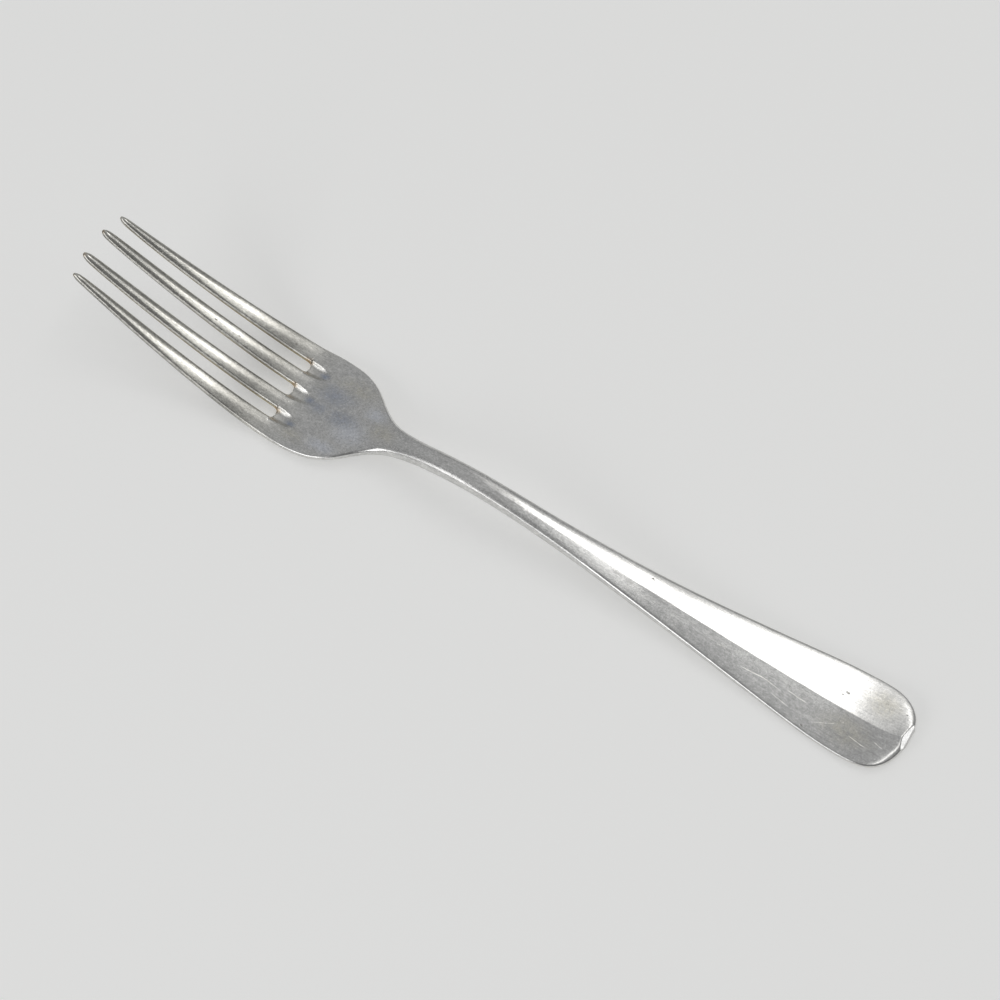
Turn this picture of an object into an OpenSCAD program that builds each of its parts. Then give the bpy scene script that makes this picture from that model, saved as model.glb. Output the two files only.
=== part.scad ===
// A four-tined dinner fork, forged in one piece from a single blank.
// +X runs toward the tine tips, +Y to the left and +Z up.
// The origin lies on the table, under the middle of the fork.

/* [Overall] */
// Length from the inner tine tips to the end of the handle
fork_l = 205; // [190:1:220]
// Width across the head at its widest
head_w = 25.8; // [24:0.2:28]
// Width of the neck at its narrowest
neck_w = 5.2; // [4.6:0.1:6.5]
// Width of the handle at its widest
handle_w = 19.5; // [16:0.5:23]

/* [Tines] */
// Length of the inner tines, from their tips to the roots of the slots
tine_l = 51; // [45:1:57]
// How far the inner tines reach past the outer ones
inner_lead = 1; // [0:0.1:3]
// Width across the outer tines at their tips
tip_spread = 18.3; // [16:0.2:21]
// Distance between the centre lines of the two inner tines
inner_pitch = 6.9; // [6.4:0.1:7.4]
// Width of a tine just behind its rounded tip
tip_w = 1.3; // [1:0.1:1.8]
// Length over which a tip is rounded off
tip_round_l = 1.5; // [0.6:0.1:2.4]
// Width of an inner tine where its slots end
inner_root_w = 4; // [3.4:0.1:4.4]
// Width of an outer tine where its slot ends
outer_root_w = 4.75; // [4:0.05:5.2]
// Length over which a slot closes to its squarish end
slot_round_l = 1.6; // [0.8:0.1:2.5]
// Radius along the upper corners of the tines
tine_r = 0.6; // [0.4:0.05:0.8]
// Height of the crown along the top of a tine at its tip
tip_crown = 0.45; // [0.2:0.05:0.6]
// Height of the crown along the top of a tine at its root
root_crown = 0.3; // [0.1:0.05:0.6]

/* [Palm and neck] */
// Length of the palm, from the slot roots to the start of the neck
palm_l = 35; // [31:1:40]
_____
Print the whole listing again, exactly.

Response to this task:
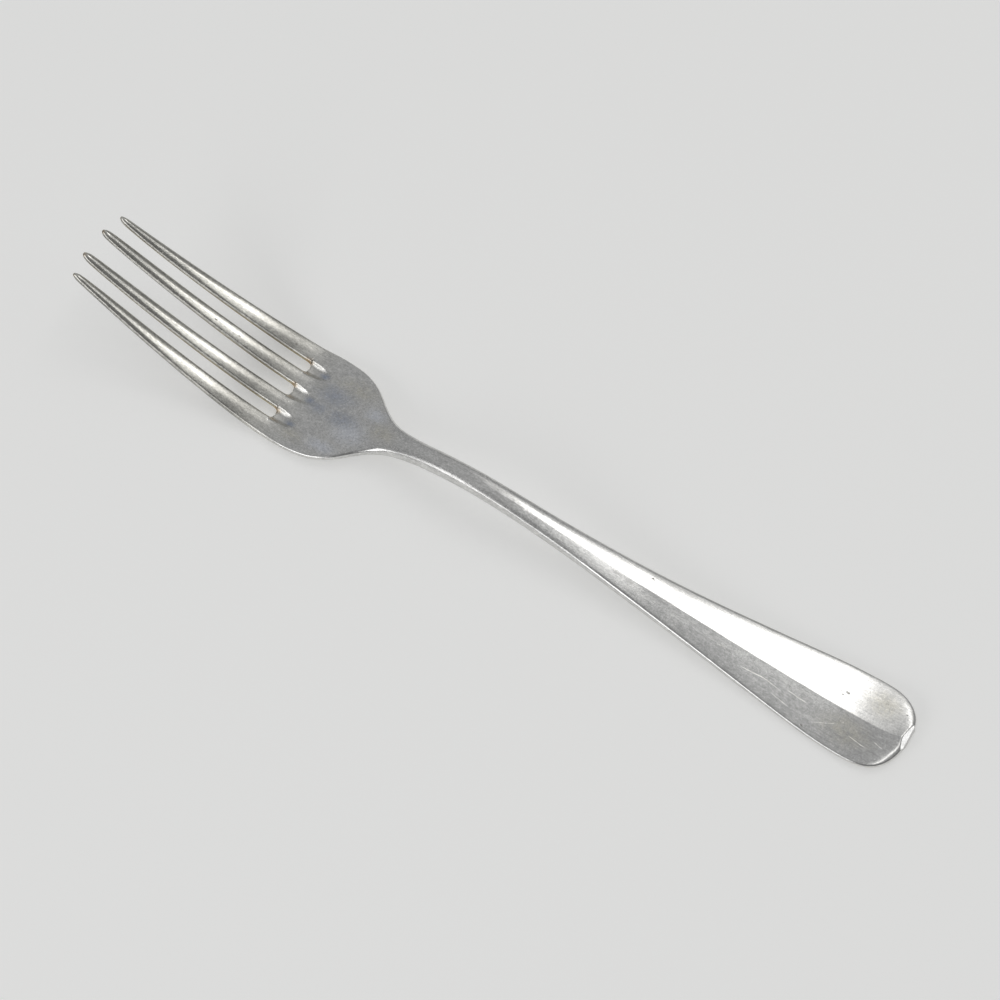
Turn this picture of an object into an OpenSCAD program that builds each of its parts. Then give the bpy scene script that makes this picture from that model, saved as model.glb. Output the two files only.
=== part.scad ===
// A four-tined dinner fork, forged in one piece from a single blank.
// +X runs toward the tine tips, +Y to the left and +Z up.
// The origin lies on the table, under the middle of the fork.

/* [Overall] */
// Length from the inner tine tips to the end of the handle
fork_l = 205; // [190:1:220]
// Width across the head at its widest
head_w = 25.8; // [24:0.2:28]
// Width of the neck at its narrowest
neck_w = 5.2; // [4.6:0.1:6.5]
// Width of the handle at its widest
handle_w = 19.5; // [16:0.5:23]

/* [Tines] */
// Length of the inner tines, from their tips to the roots of the slots
tine_l = 51; // [45:1:57]
// How far the inner tines reach past the outer ones
inner_lead = 1; // [0:0.1:3]
// Width across the outer tines at their tips
tip_spread = 18.3; // [16:0.2:21]
// Distance between the centre lines of the two inner tines
inner_pitch = 6.9; // [6.4:0.1:7.4]
// Width of a tine just behind its rounded tip
tip_w = 1.3; // [1:0.1:1.8]
// Length over which a tip is rounded off
tip_round_l = 1.5; // [0.6:0.1:2.4]
// Width of an inner tine where its slots end
inner_root_w = 4; // [3.4:0.1:4.4]
// Width of an outer tine where its slot ends
outer_root_w = 4.75; // [4:0.05:5.2]
// Length over which a slot closes to its squarish end
slot_round_l = 1.6; // [0.8:0.1:2.5]
// Radius along the upper corners of the tines
tine_r = 0.6; // [0.4:0.05:0.8]
// Height of the crown along the top of a tine at its tip
tip_crown = 0.45; // [0.2:0.05:0.6]
// Height of the crown along the top of a tine at its root
root_crown = 0.3; // [0.1:0.05:0.6]

/* [Palm and neck] */
// Length of the palm, from the slot roots to the start of the neck
palm_l = 35; // [31:1:40]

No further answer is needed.